WHAT TO WORK ON:
Examine the records and identify each line that includes the string "parts". Copy those lines.

STORED DATA:
------
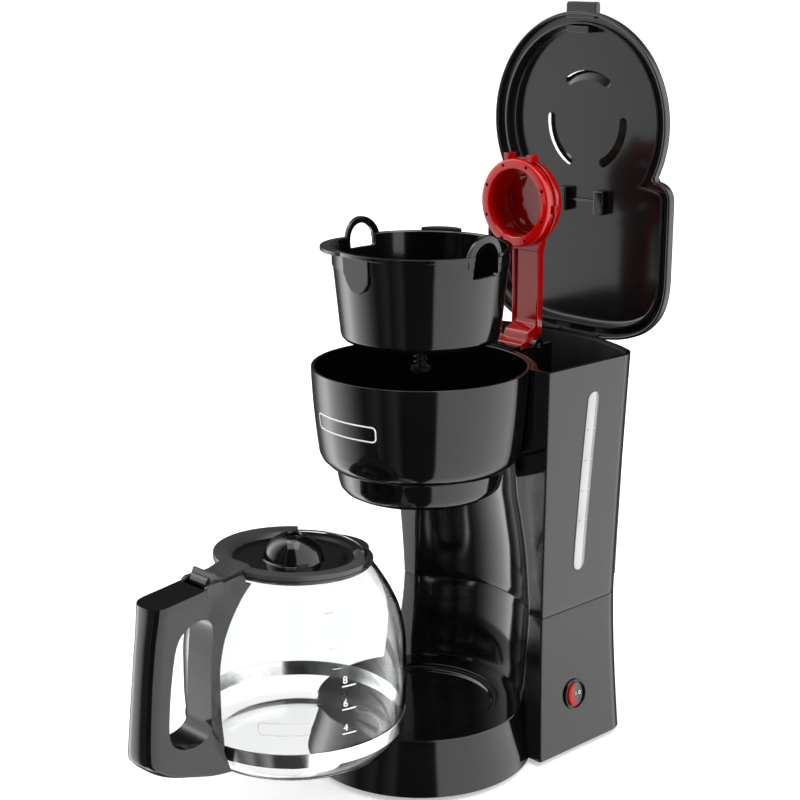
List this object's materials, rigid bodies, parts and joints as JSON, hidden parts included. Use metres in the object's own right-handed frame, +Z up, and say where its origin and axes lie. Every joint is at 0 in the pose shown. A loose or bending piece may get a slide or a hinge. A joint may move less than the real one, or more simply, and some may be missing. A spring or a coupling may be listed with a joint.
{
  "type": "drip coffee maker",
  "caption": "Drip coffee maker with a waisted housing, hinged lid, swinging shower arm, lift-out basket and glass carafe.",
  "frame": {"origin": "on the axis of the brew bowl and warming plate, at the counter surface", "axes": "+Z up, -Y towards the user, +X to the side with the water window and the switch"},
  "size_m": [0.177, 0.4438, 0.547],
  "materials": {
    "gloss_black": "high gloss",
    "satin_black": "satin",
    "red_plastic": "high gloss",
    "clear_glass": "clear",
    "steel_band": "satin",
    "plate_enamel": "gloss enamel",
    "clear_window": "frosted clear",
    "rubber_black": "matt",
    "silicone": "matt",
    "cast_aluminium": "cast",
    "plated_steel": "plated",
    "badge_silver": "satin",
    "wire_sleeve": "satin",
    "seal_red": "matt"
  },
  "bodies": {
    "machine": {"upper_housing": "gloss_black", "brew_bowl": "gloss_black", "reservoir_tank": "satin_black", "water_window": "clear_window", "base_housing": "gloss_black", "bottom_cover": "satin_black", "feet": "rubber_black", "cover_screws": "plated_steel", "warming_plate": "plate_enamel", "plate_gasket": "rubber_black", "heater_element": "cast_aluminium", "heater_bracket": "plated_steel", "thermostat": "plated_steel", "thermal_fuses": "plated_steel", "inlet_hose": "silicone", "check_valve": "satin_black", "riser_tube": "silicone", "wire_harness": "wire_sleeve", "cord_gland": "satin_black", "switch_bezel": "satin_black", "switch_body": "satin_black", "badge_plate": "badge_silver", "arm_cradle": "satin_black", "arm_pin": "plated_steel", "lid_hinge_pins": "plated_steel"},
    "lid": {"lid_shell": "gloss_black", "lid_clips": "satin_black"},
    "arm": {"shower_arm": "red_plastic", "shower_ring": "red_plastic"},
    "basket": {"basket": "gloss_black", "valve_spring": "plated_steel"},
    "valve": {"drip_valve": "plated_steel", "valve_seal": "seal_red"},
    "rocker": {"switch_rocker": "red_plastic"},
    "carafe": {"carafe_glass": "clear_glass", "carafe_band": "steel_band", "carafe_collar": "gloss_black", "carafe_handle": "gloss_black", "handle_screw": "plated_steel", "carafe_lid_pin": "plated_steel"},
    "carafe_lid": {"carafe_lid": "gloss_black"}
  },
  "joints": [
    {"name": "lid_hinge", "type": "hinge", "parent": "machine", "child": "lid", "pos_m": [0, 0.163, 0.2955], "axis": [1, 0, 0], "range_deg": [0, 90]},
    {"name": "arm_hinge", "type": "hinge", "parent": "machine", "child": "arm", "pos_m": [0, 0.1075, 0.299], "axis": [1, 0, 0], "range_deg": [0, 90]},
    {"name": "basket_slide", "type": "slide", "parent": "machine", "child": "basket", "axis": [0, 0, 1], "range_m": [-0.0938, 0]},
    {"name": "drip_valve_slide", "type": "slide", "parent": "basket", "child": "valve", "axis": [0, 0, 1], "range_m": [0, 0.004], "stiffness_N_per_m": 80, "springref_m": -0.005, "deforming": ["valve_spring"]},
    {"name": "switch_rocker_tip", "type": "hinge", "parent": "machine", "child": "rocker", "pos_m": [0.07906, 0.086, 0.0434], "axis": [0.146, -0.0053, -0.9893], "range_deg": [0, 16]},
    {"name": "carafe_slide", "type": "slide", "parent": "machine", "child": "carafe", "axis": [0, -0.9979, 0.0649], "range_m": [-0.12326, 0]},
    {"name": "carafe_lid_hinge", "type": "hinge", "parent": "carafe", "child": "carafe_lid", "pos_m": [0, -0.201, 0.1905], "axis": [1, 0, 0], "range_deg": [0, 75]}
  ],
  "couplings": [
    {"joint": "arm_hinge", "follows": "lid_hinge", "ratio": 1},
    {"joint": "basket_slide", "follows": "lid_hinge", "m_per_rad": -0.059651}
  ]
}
------
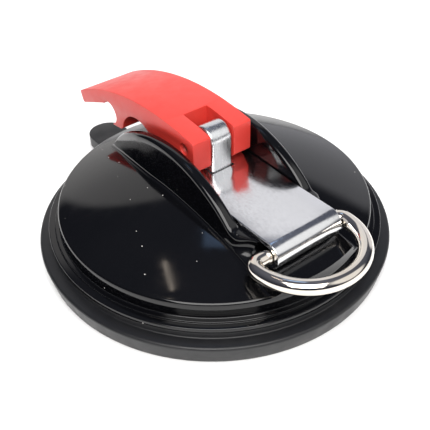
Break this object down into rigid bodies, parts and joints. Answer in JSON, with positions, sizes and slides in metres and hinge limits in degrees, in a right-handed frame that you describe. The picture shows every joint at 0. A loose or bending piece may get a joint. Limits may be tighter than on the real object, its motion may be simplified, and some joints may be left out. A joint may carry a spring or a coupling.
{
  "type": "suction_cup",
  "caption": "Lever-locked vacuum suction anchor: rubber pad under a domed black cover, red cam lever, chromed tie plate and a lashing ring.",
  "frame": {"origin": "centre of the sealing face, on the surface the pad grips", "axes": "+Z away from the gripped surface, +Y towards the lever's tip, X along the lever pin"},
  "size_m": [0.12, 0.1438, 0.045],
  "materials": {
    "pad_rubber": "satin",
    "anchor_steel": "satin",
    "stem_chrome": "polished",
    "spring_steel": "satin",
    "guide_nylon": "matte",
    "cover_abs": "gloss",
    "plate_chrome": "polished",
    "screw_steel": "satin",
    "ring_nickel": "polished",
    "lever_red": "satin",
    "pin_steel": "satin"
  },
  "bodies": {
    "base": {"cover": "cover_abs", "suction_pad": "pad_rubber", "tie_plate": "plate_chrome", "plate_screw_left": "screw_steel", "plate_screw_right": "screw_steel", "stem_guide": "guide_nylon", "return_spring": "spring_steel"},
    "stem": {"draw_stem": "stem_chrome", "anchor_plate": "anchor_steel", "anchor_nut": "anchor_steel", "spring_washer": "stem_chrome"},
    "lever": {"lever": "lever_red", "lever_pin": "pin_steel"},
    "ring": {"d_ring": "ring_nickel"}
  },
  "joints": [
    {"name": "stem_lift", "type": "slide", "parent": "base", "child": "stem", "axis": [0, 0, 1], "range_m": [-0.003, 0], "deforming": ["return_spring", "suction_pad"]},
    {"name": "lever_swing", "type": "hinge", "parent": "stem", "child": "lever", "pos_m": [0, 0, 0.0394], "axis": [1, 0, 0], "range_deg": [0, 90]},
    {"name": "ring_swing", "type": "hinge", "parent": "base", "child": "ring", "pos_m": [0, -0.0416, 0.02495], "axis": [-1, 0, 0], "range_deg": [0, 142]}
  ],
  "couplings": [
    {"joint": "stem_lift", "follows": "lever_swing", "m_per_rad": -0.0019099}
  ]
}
------
CORRECT RESULT:
List this object's materials, rigid bodies, parts and joints as JSON, hidden parts included. Use metres in the object's own right-handed frame, +Z up, and say where its origin and axes lie. Every joint is at 0 in the pose shown. A loose or bending piece may get a slide or a hinge. A joint may move less than the real one, or more simply, and some may be missing. A spring or a coupling may be listed with a joint.
Break this object down into rigid bodies, parts and joints. Answer in JSON, with positions, sizes and slides in metres and hinge limits in degrees, in a right-handed frame that you describe. The picture shows every joint at 0. A loose or bending piece may get a joint. Limits may be tighter than on the real object, its motion may be simplified, and some joints may be left out. A joint may carry a spring or a coupling.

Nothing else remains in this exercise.